Data:
--- BEGIN ---

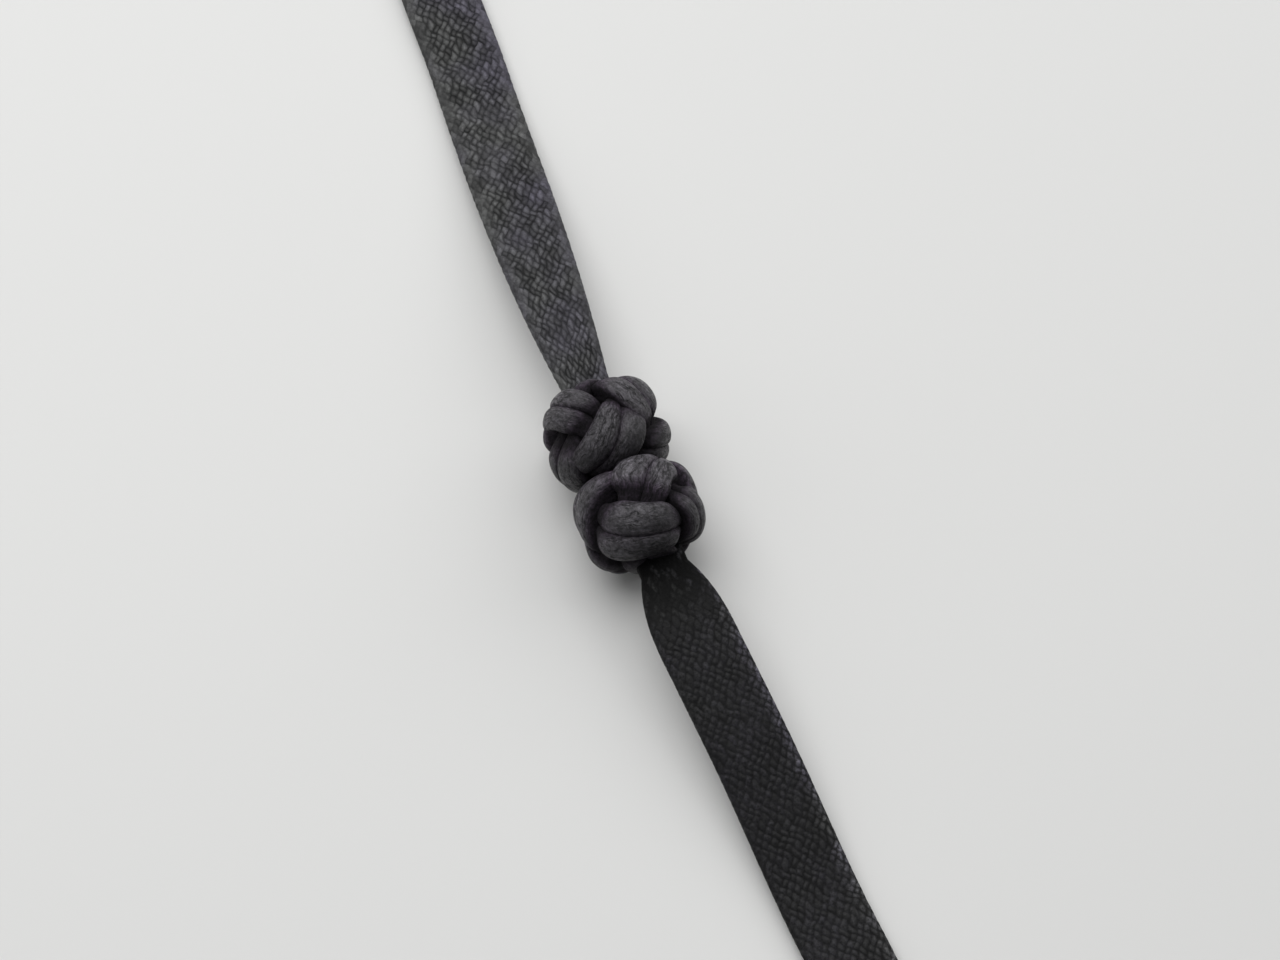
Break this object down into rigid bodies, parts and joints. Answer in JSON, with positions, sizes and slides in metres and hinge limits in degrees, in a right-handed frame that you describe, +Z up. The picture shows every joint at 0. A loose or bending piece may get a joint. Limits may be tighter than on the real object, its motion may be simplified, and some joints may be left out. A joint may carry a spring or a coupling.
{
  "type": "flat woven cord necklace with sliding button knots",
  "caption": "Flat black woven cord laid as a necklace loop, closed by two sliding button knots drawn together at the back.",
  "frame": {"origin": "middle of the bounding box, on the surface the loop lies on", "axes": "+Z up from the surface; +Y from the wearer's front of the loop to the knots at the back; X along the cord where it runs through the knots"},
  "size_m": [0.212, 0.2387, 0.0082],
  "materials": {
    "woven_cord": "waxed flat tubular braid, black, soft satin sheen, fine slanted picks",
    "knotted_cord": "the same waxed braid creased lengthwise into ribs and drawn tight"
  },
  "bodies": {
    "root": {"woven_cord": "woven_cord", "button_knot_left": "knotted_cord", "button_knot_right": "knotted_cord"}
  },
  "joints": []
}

--- END ---

Short problem: Print out the whole listing exactly as it appears.

Exercise result:
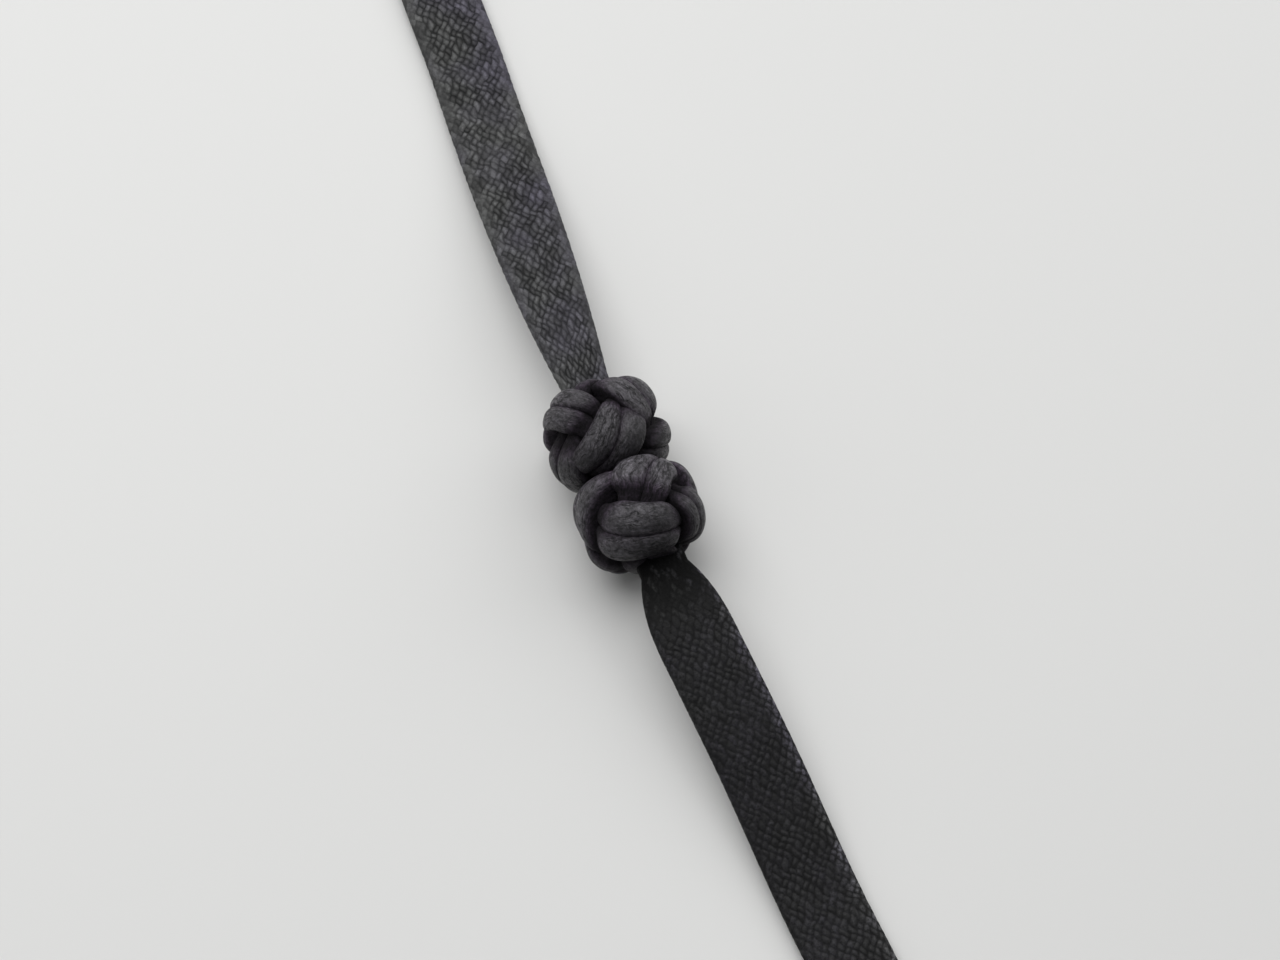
Break this object down into rigid bodies, parts and joints. Answer in JSON, with positions, sizes and slides in metres and hinge limits in degrees, in a right-handed frame that you describe, +Z up. The picture shows every joint at 0. A loose or bending piece may get a joint. Limits may be tighter than on the real object, its motion may be simplified, and some joints may be left out. A joint may carry a spring or a coupling.
{
  "type": "flat woven cord necklace with sliding button knots",
  "caption": "Flat black woven cord laid as a necklace loop, closed by two sliding button knots drawn together at the back.",
  "frame": {"origin": "middle of the bounding box, on the surface the loop lies on", "axes": "+Z up from the surface; +Y from the wearer's front of the loop to the knots at the back; X along the cord where it runs through the knots"},
  "size_m": [0.212, 0.2387, 0.0082],
  "materials": {
    "woven_cord": "waxed flat tubular braid, black, soft satin sheen, fine slanted picks",
    "knotted_cord": "the same waxed braid creased lengthwise into ribs and drawn tight"
  },
  "bodies": {
    "root": {"woven_cord": "woven_cord", "button_knot_left": "knotted_cord", "button_knot_right": "knotted_cord"}
  },
  "joints": []
}